— Problem requirements —
Reproduce exactly the lines below from the one containing "os.makedirs(PARTS_FOLDER, exist_ok=True)" through the one containing "bpy.context.scene.collection.objects.link(empty)", including both, and nothing else.

— Supplied data —
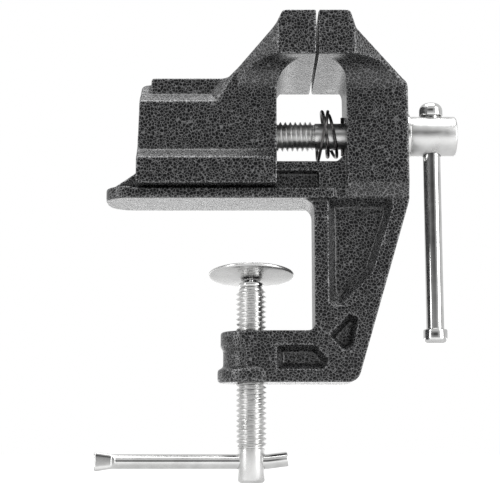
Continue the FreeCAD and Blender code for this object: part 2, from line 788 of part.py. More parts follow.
clamp_blank = new_body("clamp_blank")
clamp_profile = outline(clamp_blank, "clamp_profile", "XZ_Plane", [
    ("0", "-clamp_shoulder + spigot_length"),
    ("spigot_radius", "-clamp_shoulder + spigot_length"),
    ("spigot_radius", "-clamp_shoulder"),
    ("thread_radius - clamp_chamfer", "-clamp_shoulder"),
    ("thread_radius", "-clamp_shoulder - clamp_chamfer"),
    ("thread_radius", "-clamp_thread_end"),
    ("clamp_shank_radius", "-clamp_thread_end - thread_radius + clamp_shank_radius"),
    ("clamp_shank_radius", "-clamp_foot + tip_chamfer"),
    ("clamp_shank_radius - tip_chamfer", "-clamp_foot"),
    ("0", "-clamp_foot"),
])
turn(clamp_blank, clamp_profile, "Revolution", origin_feature(clamp_blank, "Z_Axis"))
thread_grooves(clamp_blank, "-clamp_thread_end + clamp_run_out",
               "clamp_thread_end - clamp_shoulder - 3 * tip_chamfer", "Z_Axis")
clamp_bar_hole = cylinder("clamp_bar_hole", "clamp_bar_radius + fit", "2 * clamp_shank_radius + 2 * margin",
                          ("-clamp_shank_radius - margin", "0", "-clamp_bar_height"), TO_HANDLE)
clamp_screw = cut("clamp_screw", clamp_blank, clamp_bar_hole)


# ---- collar and swivel pad -------------------------------------------------------------------------
# The collar sits on the screw's spigot and carries a ball; the pad is a pressed dish closed round it.

pad_collar = new_body("pad_collar")
collar_profile = outline(pad_collar, "collar_profile", "XZ_Plane", [
    ("spigot_radius + fit", "-clamp_shoulder + fit"),
    ("collar_radius", "-clamp_shoulder + fit", "collar_round"),
    ("collar_radius", "-collar_top", "collar_round"),
    ("0", "-collar_top"),
    ("0", "-clamp_shoulder + spigot_length + 2 * fit"),
    ("spigot_radius + fit", "-clamp_shoulder + spigot_length + 2 * fit"),
])
turn(pad_collar, collar_profile, "Revolution", origin_feature(pad_collar, "Z_Axis"))
pad_collar.Label = "collar_ring"
ball_neck = cylinder("ball_neck", "neck_radius", "collar_top - ball_height + neck_lap",
                     ("0", "0", "-collar_top - neck_lap"), UP)
ball = doc.addObject("Part::Sphere", "ball")
bind(ball, Radius="ball_radius", Placement__Base__z="-ball_height")
collar_node = fuse("pad_collar_node", [pad_collar, ball_neck, ball])
collar_node.Label = "pad_collar"

pad_dish = new_body("pad_dish")
dish_profile = outline(pad_dish, "dish_profile", "XZ_Plane", [
    ("0", "pad_face"),
    ("pad_land", "pad_face"),
    ("pad_hollow_start", "pad_hollow"),
    ("pad_hollow_end", "pad_hollow_rise"),
    ("pad_rim_start", "pad_face"),
    ("pad_radius - pad_rim_round", "pad_face", "pad_rim_round"),
    ("pad_radius", "pad_rim_foot", "pad_rim_round"),
    ("pad_cone_start", "-pad_cone_top"),
    ("pad_hub_radius", "-pad_hub_foot", "pad_rim_round"),
    ("pad_mouth", "-pad_hub_foot"),
    ("0", "0"),
])
turn(pad_dish, dish_profile, "Revolution", origin_feature(pad_dish, "Z_Axis"))
socket = doc.addObject("Part::Sphere", "socket")
bind(socket, Radius="ball_radius + fit")
swivel_pad = cut("swivel_pad", pad_dish, socket)
swivel_pad.Placement = FreeCAD.Placement(
    FreeCAD.Vector(), FreeCAD.Rotation(FreeCAD.Vector(1, 0, 0), -size("pad_tilt")))
bind(swivel_pad, Placement__Base__z="-ball_height", Placement__Rotation__Angle="-pad_tilt")


# ---- clamp bar -------------------------------------------------------------------------------------
# Thin rod through the clamp screw's foot: one end bent up a little, the other hammered flat.

straight = cylinder("straight", "clamp_bar_radius", "clamp_bar_left + clamp_bar_bend",
                    ("-clamp_bar_left", "0", "-clamp_bar_height"), TO_HANDLE)
elbow = doc.addObject("Part::Sphere", "elbow")
bind(elbow, Radius="clamp_bar_radius", Placement__Base__x="clamp_bar_bend",
     Placement__Base__z="-clamp_bar_height")
rise = math.radians(size("stub_angle"))
stub = cylinder("stub", "clamp_bar_radius", "clamp_bar_stub",
                ("clamp_bar_bend", "0", "-clamp_bar_height"), (math.cos(rise), 0, math.sin(rise)))
paddle = doc.addObject("Part::Box", "paddle")
bind(paddle, Length="paddle_length", Width="paddle_thick", Height="2 * paddle_half",
     Placement__Base__x="-clamp_bar_left - paddle_length + paddle_lap",
     Placement__Base__y="-paddle_thick / 2",
     Placement__Base__z="-clamp_bar_height - paddle_half")
rounded_paddle = doc.addObject("Part::Fillet", "rounded_paddle")
rounded_paddle.Base = paddle
doc.recompute()
corner_edges = [(number, 0.9, 0.9) for number, edge in enumerate(paddle.Shape.Edges, start=1)
                if abs(edge.Vertexes[0].Y - edge.Vertexes[-1].Y) > 1]
rounded_paddle.Edges = corner_edges
clamp_bar = fuse("clamp_bar", [straight, elbow, stub, rounded_paddle])


# ---- checks and files ------------------------------------------------------------------------------

NODES = [frame_node, sliding_node, main_screw, head_washer, retaining_pin, spring_sweep, main_bar,
         upper_knob, lower_knob, clamp_screw, collar_node, swivel_pad, clamp_bar]

doc.recompute()
for item in doc.Objects:
    if {"Invalid", "Error"} & set(item.State):
        raise RuntimeError(f"{item.Name} failed: {item.State}")
for node in NODES:
    if node.Shape.isNull() or not node.Shape.isValid():
        raise RuntimeError(f"{node.Label} has no valid shape")

os.makedirs(PARTS_FOLDER, exist_ok=True)
for node in NODES:
    node.Shape.exportStep(os.path.join(PARTS_FOLDER, node.Label + ".step"))
    box = node.Shape.BoundBox
    print(f"{node.Label:22s} solids {len(node.Shape.Solids)} volume {node.Shape.Volume:9.1f} "
          f"X {box.XMin:7.2f} {box.XMax:7.2f} Y {box.YMin:7.2f} {box.YMax:7.2f} "
          f"Z {box.ZMin:7.2f} {box.ZMax:7.2f}")
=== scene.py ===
import math

import bmesh
import bpy
from mathutils import Matrix, Vector


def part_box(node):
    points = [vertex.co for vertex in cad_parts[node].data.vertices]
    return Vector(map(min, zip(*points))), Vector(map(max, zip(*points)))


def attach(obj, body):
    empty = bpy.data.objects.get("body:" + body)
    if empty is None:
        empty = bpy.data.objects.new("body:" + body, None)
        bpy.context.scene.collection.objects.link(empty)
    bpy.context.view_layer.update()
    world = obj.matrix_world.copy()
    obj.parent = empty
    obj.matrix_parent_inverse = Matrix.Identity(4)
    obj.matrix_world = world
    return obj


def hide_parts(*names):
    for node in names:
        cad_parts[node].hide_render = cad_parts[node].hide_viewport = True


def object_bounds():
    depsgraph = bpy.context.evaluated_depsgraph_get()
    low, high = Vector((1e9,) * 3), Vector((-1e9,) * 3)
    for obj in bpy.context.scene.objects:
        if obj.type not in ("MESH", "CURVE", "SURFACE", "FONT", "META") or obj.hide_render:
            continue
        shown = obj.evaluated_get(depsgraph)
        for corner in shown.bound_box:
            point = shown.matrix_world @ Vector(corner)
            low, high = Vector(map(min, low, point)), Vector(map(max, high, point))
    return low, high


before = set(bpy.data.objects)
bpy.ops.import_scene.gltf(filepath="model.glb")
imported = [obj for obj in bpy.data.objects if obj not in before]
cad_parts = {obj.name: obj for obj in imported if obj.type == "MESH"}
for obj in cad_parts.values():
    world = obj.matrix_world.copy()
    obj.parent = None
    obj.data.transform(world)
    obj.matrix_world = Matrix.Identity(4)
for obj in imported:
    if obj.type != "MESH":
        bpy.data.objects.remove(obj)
cad_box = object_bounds()
scene = bpy.context.scene


# ======== Studio ====================================================================================
# The vise hangs in a white studio with a pale floor well below it. Soft boxes stand above and to both
# sides, and the camera looks up a little, from just above the height of the clamp screw's foot.

MM = 0.001
CAMERA_PLACE = Vector((-0.5, -502.4, -94.2)) * MM
CAMERA_PITCH = math.radians(98.55)
LENS_MM = 91.0
FLOOR_DEPTH = 0.075
FLOOR_SIZE = 14.0
FLOOR_GREY, FLOOR_WHITE = 0.42, 0.86
FLOOR_WHITE_GLOW = 0.60
STUDIO_STRENGTH = 0.70

camera = bpy.data.objects.new("camera", bpy.data.cameras.new("camera"))
camera.data.lens = LENS_MM
camera.data.sensor_width = 36.0
camera.location = CAMERA_PLACE
camera.rotation_euler = (CAMERA_PITCH, 0, 0)
camera.data.clip_start = 0.01
camera.data.clip_end = 50
scene.collection.objects.link(camera)
scene.camera = camera
scene.view_settings.view_transform = "Standard"


def new_material(name):
    """A material with its output and Principled shader, and short ways to add nodes and links."""
    material = bpy.data.materials.new(name)
    material.use_nodes = True
    tree = material.node_tree
    tree.nodes.clear()
    output = tree.nodes.new("ShaderNodeOutputMaterial")
    shader = tree.nodes.new("ShaderNodeBsdfPrincipled")
    tree.links.new(shader.outputs["BSDF"], output.inputs["Surface"])
    return material, tree, shader


def soft_box(name, place, aim, width, height, power, tint=(1, 1, 1)):
    """A rectangular lamp at a place, turned to face a point."""
    lamp = bpy.data.lights.new(name, "AREA")
    lamp.shape = "RECTANGLE"
    lamp.size, lamp.size_y = width, height
    lamp.energy = power
    lamp.color = tint
    stand = bpy.data.objects.new(name, lamp)
    stand.location = place
    stand.rotation_euler = (Vector(aim) - Vector(place)).to_track_quat("-Z", "Y").to_euler()
    scene.collection.objects.link(stand)


AIM = (0.0, 0.0, -0.01)
soft_box("box_above", (0.0, -0.10, 0.95), AIM, 0.9, 0.7, 7.5)
soft_box("box_left", (-0.80, -0.50, 0.22), AIM, 0.16, 0.9, 2.2)
soft_box("box_upper_left", (-0.75, -0.12, 0.55), AIM, 0.5, 0.5, 1.2)
soft_box("box_right", (0.80, -0.50, 0.20), AIM, 0.45, 0.9, 5.0)

# How bright the room looks from the vise: towards the camera by sideways direction, elsewhere white.
ROOM_SIDEWAYS = ((0.00, 0.55), (0.06, 0.35), (0.16, 0.30), (0.34, 0.10), (0.58, 0.07), (0.66, 0.45),
                 (0.80, 0.95), (0.95, 0.90), (1.00, 0.55))
ROOM_DEPTH = ((0.42, 0.0), (0.56, 1.0))
ROOM_HEIGHT = ((0.50, 0.50), (0.545, 0.40), (0.575, 0.02), (0.65, 0.02), (0.74, 1.0))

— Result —
os.makedirs(PARTS_FOLDER, exist_ok=True)
for node in NODES:
    node.Shape.exportStep(os.path.join(PARTS_FOLDER, node.Label + ".step"))
    box = node.Shape.BoundBox
    print(f"{node.Label:22s} solids {len(node.Shape.Solids)} volume {node.Shape.Volume:9.1f} "
          f"X {box.XMin:7.2f} {box.XMax:7.2f} Y {box.YMin:7.2f} {box.YMax:7.2f} "
          f"Z {box.ZMin:7.2f} {box.ZMax:7.2f}")
=== scene.py ===
import math

import bmesh
import bpy
from mathutils import Matrix, Vector


def part_box(node):
    points = [vertex.co for vertex in cad_parts[node].data.vertices]
    return Vector(map(min, zip(*points))), Vector(map(max, zip(*points)))


def attach(obj, body):
    empty = bpy.data.objects.get("body:" + body)
    if empty is None:
        empty = bpy.data.objects.new("body:" + body, None)
        bpy.context.scene.collection.objects.link(empty)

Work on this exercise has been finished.